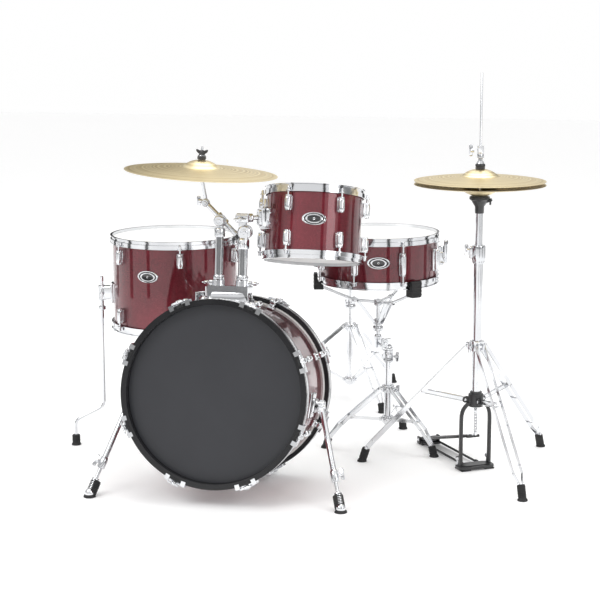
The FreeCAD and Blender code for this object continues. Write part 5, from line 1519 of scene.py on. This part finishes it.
def snareParts():
    drum = drums["snare"]
    place = drumPlace(drum) @ Matrix.Rotation(math.radians(strainer["turn"]), 4, "Z")
    low = -drum["depth"] / 2

    def spot(out, side, height):
        return place @ (Vector((out, side, height)) * mm)

    out = (place.to_3x3() @ alongX).normalized()
    side = (place.to_3x3() @ alongY).normalized()
    wires = Piece("snareWires", chrome)
    coils = 88
    for n in range(strainer["wires"]):
        y = (n - (strainer["wires"] - 1) / 2) * 2.45
        outline = [(0, 0)]
        for k in range(coils):
            height = strainer["span"] * k / coils
            outline += [(0.85, height), (1.15, height + strainer["span"] / coils * 0.5)]
        outline.append((0, strainer["span"]))
        wires.turn(outline, aim(spot(-strainer["span"] / 2, y, low - 1.9), out), 6)
    for sign in (1, -1):
        wires.box((17, 42, 1.6), aim(spot(sign * strainer["span"] / 2, 0, low - 2.2), up, out), 0.5)
        wires.box((16, 20, 0.6), aim(spot(sign * (strainer["span"] / 2 + 13), 0, low - 2.6), up, out), 0.2)
    wires.done("snare")

    body = Piece("snareStrainerShell", chrome, blackRubberFinish)
    radius = drum["radius"]
    body.box((5, 30, 58), aim(spot(radius + 3.6, 0, 2), up, out), 2, 3)
    body.box((18, 22, 34), aim(spot(radius + 13, 0, -2), up, out), 4.5, 4)
    body.box((14, 32, 10), aim(spot(radius + 12.5, 0, -18), up, out), 2.5, 3)
    body.turn([(0, 30), (6.6, 29.6), (7.8, 28.4), (7.8, 15), (6.4, 13), (3, 12)],
              aim(spot(radius + 15, 0, 0), up), 14)
    for height in (24, -21):
        boltHead(body, spot(radius + 5.8, 0, height), out, 3.4, 2.6)
    for y in (-9, 9):
        boltHead(body, spot(radius + 19, y, -18), out, 2.8, 2.4)
    body.box((5, 32, 40), aim(spot(-radius - 3.6, 0, -8), up, out), 2, 3)
    body.box((15, 36, 10), aim(spot(-radius - 12, 0, -18), up, out), 2.5, 3)
    for y in (-9, 9):
        boltHead(body, spot(-radius - 19.2, y, -18), -out, 2.8, 2.4)
    body.done("snare")

    lever = Piece("snareThrowLever", chrome, blackRubberFinish)
    for sign in (1, -1):
        lever.box((9, 2.6, 62), aim(spot(radius + 26, 8.6 * sign, 14), up, out), 1.1, 3)
    lever.box((8, 19, 12), aim(spot(radius + 27, 0, 41), up, out), 2.4, 3)
    lever.box((6, 17, 5), aim(spot(radius + 26.4, 0, 12), up, out), 1.2)
    lever.turn([(0, -12.4), (4.4, -12.4), (5, -11.6), (5, 11.6), (4.4, 12.4), (0, 12.4)],
               aim(spot(radius + 25.3, 0, -6),
                                                                                         side), 24)
    lever.use(1)
    lever.box((4, 15, 9), aim(spot(radius + 30.6, 0, 41), up, out), 1.2)
    lever.done("strainer_lever")


def snareStandJoint():
    base, axis = kit(350, 508), kit(322.4, 486.4)
    sideways = (axis - base).normalized()
    hinge = sideways.cross(up).normalized()
    level = up * (305 * mm)
    joint = (base + axis) / 2 + level
    post = Piece("snareStandRatchet", chrome)
    ratchet(post, joint + hinge * (0.3 * mm), hinge, 11.5, 12, 22)
    post.turn([(8.6, 276), (11.6, 277), (12.6, 279), (12.6, 290), (11, 294), (6, 296), (0, 296.4)],
              Matrix.Translation(base), 32)
    post.done("snare_post")
    basket = Piece("snareBasketFittings", chrome, blackRubberFinish)
    ratchet(basket, joint - hinge * (0.3 * mm), -hinge, 11.5, 12, 22)
    wing(basket, axis + level - hinge * (8 * mm), -hinge, up, 15, 12.5, 1.25)
    stem = Matrix.Translation(axis)
    basket.turn([(6.6, 316), (9.4, 317), (10.2, 319), (10.2, 330), (9, 332), (6.6, 333)], stem, 30,
                closed=True)
    basket.turn([(6.6, 342), (13.6, 343), (15, 344.6), (15.4, 347), (15.4, 353), (14.4, 356), (11.4, 358),
                 (11.2, 376),
                 (10.4, 378), (6.6, 378.4)], stem, 24, closed=True)
    basket.turn([(6.6, 416), (11.6, 416.6), (12.8, 418), (12.8, 432), (11.6, 434.4), (6.6, 435.4)], stem, 34,
                closed=True)
    for angle in (-166, -46, 66):
        out, side = polar(angle, 1) / mm, polar(angle + 90, 1) / mm
        hub = axis + up * (428 * mm)
        for sign in (1, -1):
            start = hub - up * (62 * mm) + out * (11 * mm) + side * (7 * sign * mm)
            railLips(basket, start, start + (out * 47 + up * 64) * mm, side, 8, 1.1)
            rivet(basket, start + side * (1.2 * sign * mm), side * sign, 3, 1.4)
            rivet(basket, start + (out * 47 + up * 64) * mm + side * (1.2 * sign * mm), side * sign, 3.4, 1.6)
        elbow = hub + (out * 70 + up * 6) * mm
        basket.turn([(4.7, -9), (6.4, -8), (6.8, -6), (6.8, 4), (5.6, 6), (4.7, 6.6)], aim(elbow, out), 24)
        hoopLow = drums["snare"]["middle"][2] - drums["snare"]["depth"] / 2 - 9
        hold = axis + out * ((drums["snare"]["radius"] + 15.4) * mm) + up * ((hoopLow + 1.6) * mm)
        basket.use(1)
        for n in range(4):
            basket.box((12.4, 36.6, 3.2), aim(hold + up * ((-16 + 10 * n) * mm), up, out), 1.2)
        heelOf = axis + out * ((drums["snare"]["radius"] + 7) * mm) + up * ((hoopLow - 20) * mm)
        basket.box((28, 30, 5), aim(heelOf, up, out), 2)
        basket.use(0)
    basket.done("snare")


snareParts()
snareStandJoint()
print("snare fittings done")

# light, floor and camera

studio = {"world": 1.0, "key": 60, "fill": 26, "top": 60, "floor": (0.93, 0.93, 0.93)}


def sky():
    # Pale room whose darker bands give the chrome something to mirror
    world = bpy.data.worlds.new("room")
    bpy.context.scene.world = world
    world.use_nodes = True
    tree = world.node_tree
    tree.nodes.clear()
    coords = tree.nodes.new("ShaderNodeTexCoord")
    split = tree.nodes.new("ShaderNodeSeparateXYZ")
    ramp = tree.nodes.new("ShaderNodeValToRGB")
    shade = tree.nodes.new("ShaderNodeBackground")
    out = tree.nodes.new("ShaderNodeOutputWorld")
    rise = tree.nodes.new("ShaderNodeMath")
    rise.operation = "MULTIPLY_ADD"
    rise.inputs[1].default_value = 0.5
    rise.inputs[2].default_value = 0.5
    stops = [(0.0, 0.98), (0.515, 1.0), (0.535, 0.22), (0.575, 0.30), (0.60, 1.0), (0.70, 1.0),
             (0.74, 0.35), (0.80, 1.0)]
    while len(ramp.color_ramp.elements) < len(stops):
        ramp.color_ramp.elements.new(0.5)
    for element, (position, level) in zip(ramp.color_ramp.elements, stops):
        element.position = position
        element.color = (level, level, level, 1)
    tree.links.new(coords.outputs["Generated"], split.inputs[0])
    tree.links.new(split.outputs["Z"], rise.inputs[0])
    tree.links.new(rise.outputs[0], ramp.inputs["Fac"])
    tree.links.new(ramp.outputs["Color"], shade.inputs["Color"])
    shade.inputs["Strength"].default_value = studio["world"]
    tree.links.new(shade.outputs[0], out.inputs["Surface"])


def lamp(name, place, target, size, power):
    light = bpy.data.lights.new(name, "AREA")
    light.shape = "RECTANGLE"
    light.size, light.size_y = size
    light.energy = power
    thing = bpy.data.objects.new(name, light)
    thing.matrix_world = aim(Vector(place), Vector(place) - Vector(target), alongX)
    bpy.context.scene.collection.objects.link(thing)


def floor():
    p = Paint("paleFloor")
    material = p.finish(Base_Color=p.mix(p.noise(3, 3), studio["floor"], (0.95, 0.95, 0.95)), Roughness=0.7,
                        Emission_Color=(1, 1, 1, 1), Emission_Strength=0.12)
    mesh = bpy.data.meshes.new("floor")
    reach = 14
    mesh.from_pydata([(-reach, -reach, 0), (reach, -reach, 0), (reach, reach, 0), (-reach, reach, 0)], [],
                     [(0, 1, 2, 3)])
    mesh.materials.append(material)
    thing = bpy.data.objects.new("floor", mesh)
    bpy.context.scene.collection.objects.link(thing)


cards = {"reach": 3.0, "low": 0.02, "high": 2.3, "spots": ((62, 0.9), (118, 0.9), (200, 0.35), (232, 0.28),
                                                           (300, 0.30),
                                                          (338, 0.35), (20, 0.45), (160, 0.45))}


def darkCards():
    p = Paint("darkCard")
    material = p.finish(Base_Color=p.mix(p.noise(4, 2), (0.012, 0.012, 0.013), (0.03, 0.03, 0.03)),
                        Roughness=0.9)
    for n, (angle, wide) in enumerate(cards["spots"]):
        middleOf = polar(angle, cards["reach"] / mm)
        side = polar(angle + 90, 1) / mm * (wide / 2)
        corners = [middleOf + side * sign + up * height for sign, height in
                   ((-1, cards["low"]), (1, cards["low"]), (1, cards["high"]), (-1, cards["high"]))]
        mesh = bpy.data.meshes.new(f"darkCard{n}")
        mesh.from_pydata([tuple(corner) for corner in corners], [], [(0, 1, 2, 3)])
        mesh.materials.append(material)
        thing = bpy.data.objects.new(f"darkCard{n}", mesh)
        for ray in ("camera", "diffuse", "transmission", "volume_scatter", "shadow"):
            setattr(thing, "visible_" + ray, False)
        bpy.context.scene.collection.objects.link(thing)


sky()
floor()
darkCards()
bpy.context.scene.view_settings.view_transform = "Standard"
lamp("keySoftbox", (-2.2, -3.2, 3.4), (0, 0, 0.5), (2.4, 1.6), studio["key"])
lamp("fillSoftbox", (3.4, -2.4, 2.2), (0, 0, 0.5), (1.4, 2.4), studio["fill"])
lamp("topSoftbox", (0.2, 0.6, 3.6), (0, 0, 0.4), (3.0, 3.0), studio["top"])

cameraData = bpy.data.cameras.new("camera")
cameraData.sensor_width = 36
cameraData.lens = 99.1
camera = bpy.data.objects.new("camera", cameraData)
bpy.context.scene.collection.objects.link(camera)
eye = kit(1049.8, -4146.5, 1271.6)
looking = Vector((-0.19924, 0.96395, -0.17634)).normalized()
camera.matrix_world = Matrix.Translation(eye) @ looking.to_track_quat("-Z", "Y").to_matrix().to_4x4()
bpy.context.scene.camera = camera
print("light and camera ready")
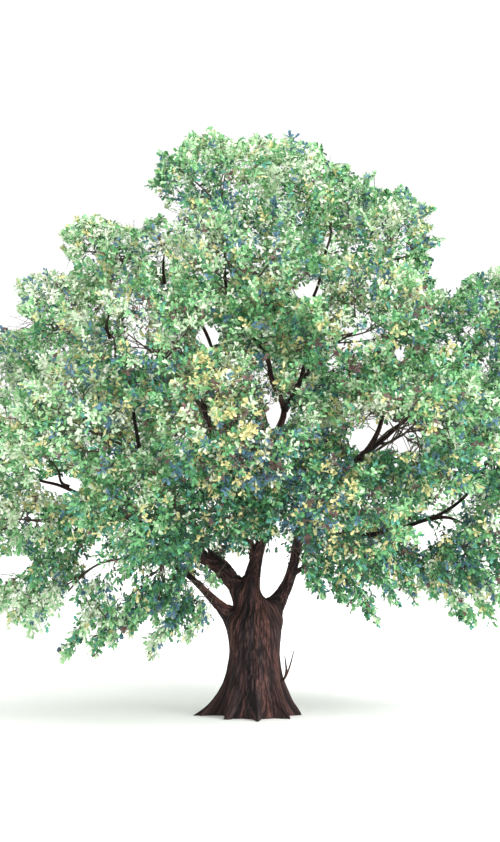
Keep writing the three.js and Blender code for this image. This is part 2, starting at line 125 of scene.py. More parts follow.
# The ball that is drawn out into the trunk: its sides and rings, and the shares of it under the cut and
# below the crotch.
TRUNK_SIDES = 160
TRUNK_RINGS = 120
CUT_SHARE = 0.08
CLOSING_SHARE = 0.94
CLIMB_POWER = 1.25

# The smooth blend of trunk and limbs round the fork.
MAIN_LIMB = 0.105
SHORTEST_THICK = 1.1
FORK_MIDDLE = np.array([0, 0, 3.6])
FORK_REACH = 3
FULL_FILL = 0.75
FILL_BEYOND = 0.5
FILL_ROUNDS = 3
BLEND = 0.085
LONGEST_PUSH = 0.3
PUSH_SHARE = 0.7

# The bark's furrows, by size, weight and seed, and its wider gnarls.
FURROW = 0.055
FURROW_MORE = 0.03
FURROWS = ((1, 0.65, 3), (0.45, 0.35, 8))
FURROW_SIDES = (0.02, 0.42)
FURROW_STRETCH = 4.2
FURROW_DEPTH = 0.045
FURROW_SHARE = 0.16
RIDGE_LEVEL = 0.7
CRACK_STRETCH = 6
FURROW_DRIFT = 0.03
CRACK_DRIFT = 0.02
FURROW_START = 50
KEY_ROUND = 0.7
KEY_ALONG = 0.3
GNARLS = 1.7
GNARL_PATTERN = (1, 20, 5)
GNARL_DEPTH = 0.09
GNARL_SHARE = 0.2

# Limbs, by the same rule as the solids.
LIMB_TIP = 0.042
LIMB_STEP = 0.9
LIMB_SHORTEST = 0.65
CROOK = 0.075
TAPER_POWER = 1.5
COLLAR = 0.6
COLLAR_LENGTH = 7
TRUNK_COLLAR = 1.2
STEM_LAP = 0.03
CELL_MARGIN = 0.018
LIMB_MARGIN = 0.07
ENTRY_SHARE = 0.9
ENTRY_STEP = 1 / 200
LAST_ENTRY = 0.94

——

◆ Task to complete: The lines from the top of the data above down to the line containing "return place @" are to be copied exactly; no other line should appear.

◆ Expected output:
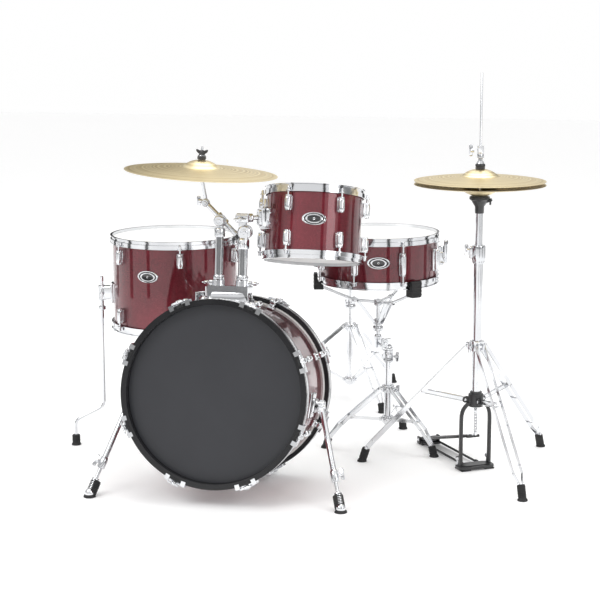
The FreeCAD and Blender code for this object continues. Write part 5, from line 1519 of scene.py on. This part finishes it.
def snareParts():
    drum = drums["snare"]
    place = drumPlace(drum) @ Matrix.Rotation(math.radians(strainer["turn"]), 4, "Z")
    low = -drum["depth"] / 2

    def spot(out, side, height):
        return place @ (Vector((out, side, height)) * mm)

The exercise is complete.